Labor has a familiar adversary at the negotiating table, but in a new guise: Automation, in the form of AI.
AI increasingly is emerging as a sticking point in disputes ranging from actors and writers to casino workers.
Now comes another potential showdown: Members of the International Longshoremen’s Association covering the East and Gulf Coasts are worried technology will jeopardize high-paying jobs. Specifically, the beef is over an automated gate where trucks enter a small port in Mobile, AL. This has endangered talks over the union’s contract, set to expire Sept. 30, that allows for “semi-automated” machinery, but bars equipment “devoid of human interaction.”
“We will never allow automation to come into our union and try to put us out of work as long as I’m alive,” Harold J. Daggett, the union’s president and chief negotiator in talks with the United States Maritime Alliance, a group of companies that move cargo at ports, said in a statement. The union was unavailable for further comment.

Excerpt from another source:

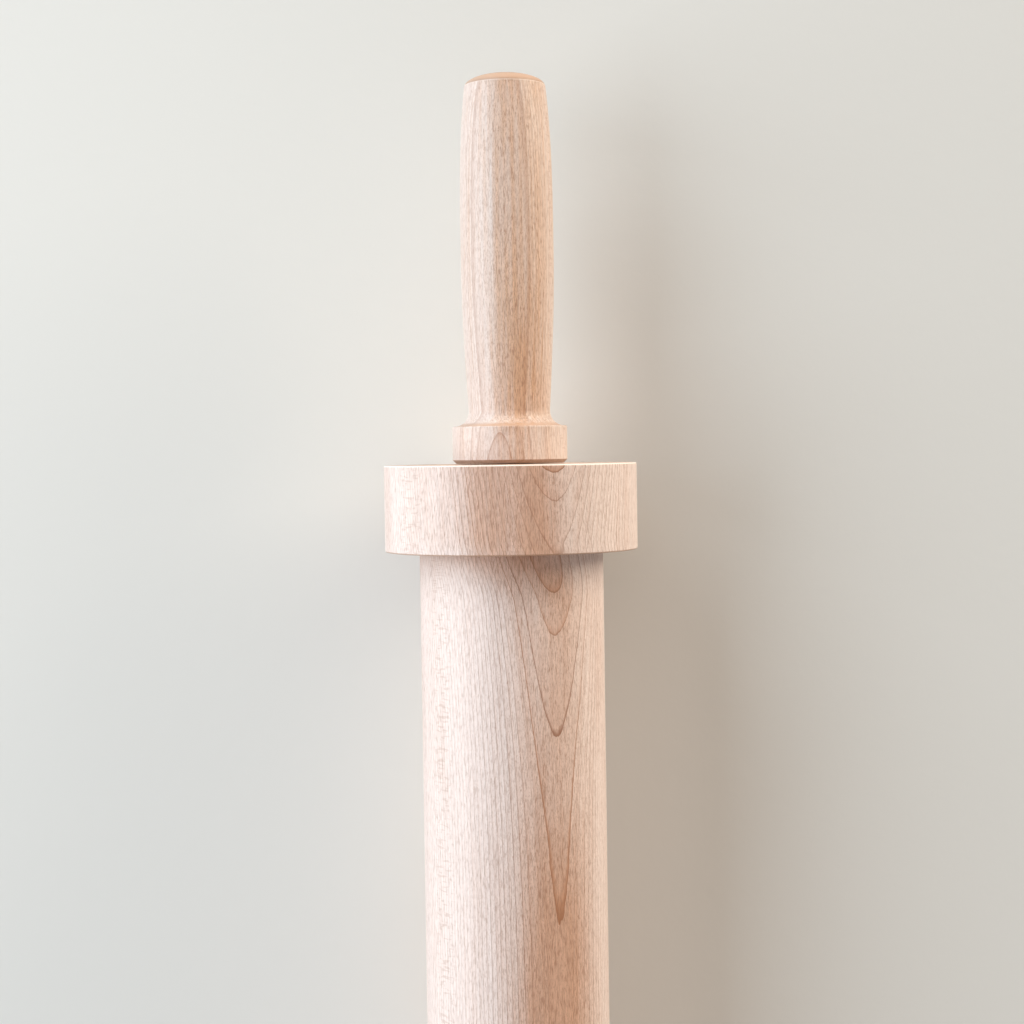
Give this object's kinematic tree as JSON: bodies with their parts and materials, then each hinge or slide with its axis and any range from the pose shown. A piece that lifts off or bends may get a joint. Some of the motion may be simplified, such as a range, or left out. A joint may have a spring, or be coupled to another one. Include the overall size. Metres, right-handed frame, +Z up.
{
  "type": "rolling pin",
  "caption": "Turned maple rolling pin whose barrel has raised ends that set the dough's depth, and runs on ball bearings between fixed handles.",
  "frame": {"origin": "on the table under the middle of the pin, which lies on its two raised ends", "axes": "+X along the pin's axis, +Z up from the table, +Y across the pin"},
  "size_m": [0.5162, 0.0698, 0.0698],
  "materials": {
    "maple_barrel": "turned and sanded smooth, oiled to a satin sheen",
    "maple_handle": "turned and sanded smooth, oiled to a satin sheen",
    "steel": "ground bright steel rod",
    "spring_steel": "oiled spring steel",
    "bearing_steel": "ground bearing steel",
    "ball_steel": "polished steel balls",
    "sheet_steel": "pressed sheet steel",
    "brass": "plain turned brass",
    "acetal": "turned acetal"
  },
  "bodies": {
    "handles": {"spindle": "steel", "right_handle": "maple_handle", "left_handle": "maple_handle", "right_handle_insert": "brass", "left_handle_insert": "brass", "right_spacer": "acetal", "left_spacer": "acetal", "right_retaining_ring": "spring_steel", "left_retaining_ring": "spring_steel", "right_bearing_inner_race": "bearing_steel", "left_bearing_inner_race": "bearing_steel"},
    "barrel": {"barrel": "maple_barrel", "right_bearing_outer_race": "bearing_steel", "left_bearing_outer_race": "bearing_steel", "right_bearing_outboard_shield": "sheet_steel", "left_bearing_outboard_shield": "sheet_steel", "right_bearing_inboard_shield": "sheet_steel", "left_bearing_inboard_shield": "sheet_steel"},
    "right_ball_set": {"right_bearing_balls": "ball_steel", "right_bearing_outboard_cage": "sheet_steel", "right_bearing_inboard_cage": "sheet_steel", "right_bearing_rivets": "sheet_steel"},
    "left_ball_set": {"left_bearing_balls": "ball_steel", "left_bearing_outboard_cage": "sheet_steel", "left_bearing_inboard_cage": "sheet_steel", "left_bearing_rivets": "sheet_steel"}
  },
  "joints": [
    {"name": "barrel_spin", "type": "hinge", "parent": "handles", "child": "barrel", "pos_m": [0, 0, 0.03492], "axis": [1, 0, 0], "continuous": true},
    {"name": "right_cage_spin", "type": "hinge", "parent": "handles", "child": "right_ball_set", "pos_m": [0.14483, 0, 0.03492], "axis": [1, 0, 0], "continuous": true},
    {"name": "left_cage_spin", "type": "hinge", "parent": "handles", "child": "left_ball_set", "pos_m": [-0.14483, 0, 0.03492], "axis": [1, 0, 0], "continuous": true}
  ],
  "couplings": [
    {"joint": "right_cage_spin", "follows": "barrel_spin", "ratio": 0.625},
    {"joint": "left_cage_spin", "follows": "barrel_spin", "ratio": 0.625}
  ]
}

Labor reps expect more disputes in the coming years as AI improves and is widely deployed throughout the American workforce to improve operational efficiency, slash costs and replace some humans. For those reasons, unions consider AI to be as great a threat to jobs in manufacturing (robots) and the distribution of goods (self-driving vehicles) as government policies and the offshoring of jobs.
“Most union members consider it [AI] an existential threat. The narrow view, the knee jerk reaction, is AI is coming for all of our jobs. We need to panic and fight it,” Chris Feudo, a labor and employment attorney whose focus is on the energy, hospitality and manufacturing sectors, said in an interview.
“This is a utopian future for the next 20 to 30 years,” said Feudo, who anticipates a wave of negotiations centered on the use AI-type technology, and their impact on employees. “And it might get worse for many in labor each year.”
Last year, the Screen Actors Guild-American Federation of Television and Radio Artists, and the Writers Guild of America negotiated contract resolutions with the Alliance of Motion Picture and Television Producers to address the risks AI posed to workers.
Casino workers in Las Vegas, represented by the Culinary Workers Union, reached a new contract in late 2023 that included severance of $2,000 for each year the employee worked if the employee’s role was eliminated because of “technology or AI,” according to an account in Medium.
Hospitality workers at Caesars Entertainment Inc. in Las Vegas last year won a provision in their contract with six-months notice in the advent AI, robotics or any new technology, so the union can get an idea of how that technology is deployed, who it affects, and how those affected can learn to use the technology.
Indeed, in a 2022 memo on electronic hiring and algorithmic management, Jennifer Abruzzo, general counsel of the National Labor Relations Board, cautioned that many AI technologies used by employers are already illegal under settled law and urged the board to adopt a framework for protecting employees from surveillance and algorithmic management that interferes with protected activity.
The AFL-CIO and Microsoft Corp. created a platform for worker input into AI design and a dialogue over public policy to set guardrails for AI deployment in late 2023. The CWA, which represents workers in industries with AI exposure such as game development and AI development, has developed bargaining principles for ensuring AI benefits workers, according to a May 2024 report by Julia Aurelia Glass, a policy analyst for the Inclusive Economy team at American Progress.
While a majority of manufacturing and financial services workers believe AI has had a positive impact on their performance and mental health, more than 40% expect AI to lower their wages within a decade, according to a survey by the Organization for Economic Cooperation and Development last year.
“Workers have this huge mental burden of uncertainty over job security because of new technology,” Karla Walter, senior fellow for Inclusive Economy at American Progress, said in an interview. She noted surveillance technology that has put workers under the ever-watchful eye of employers.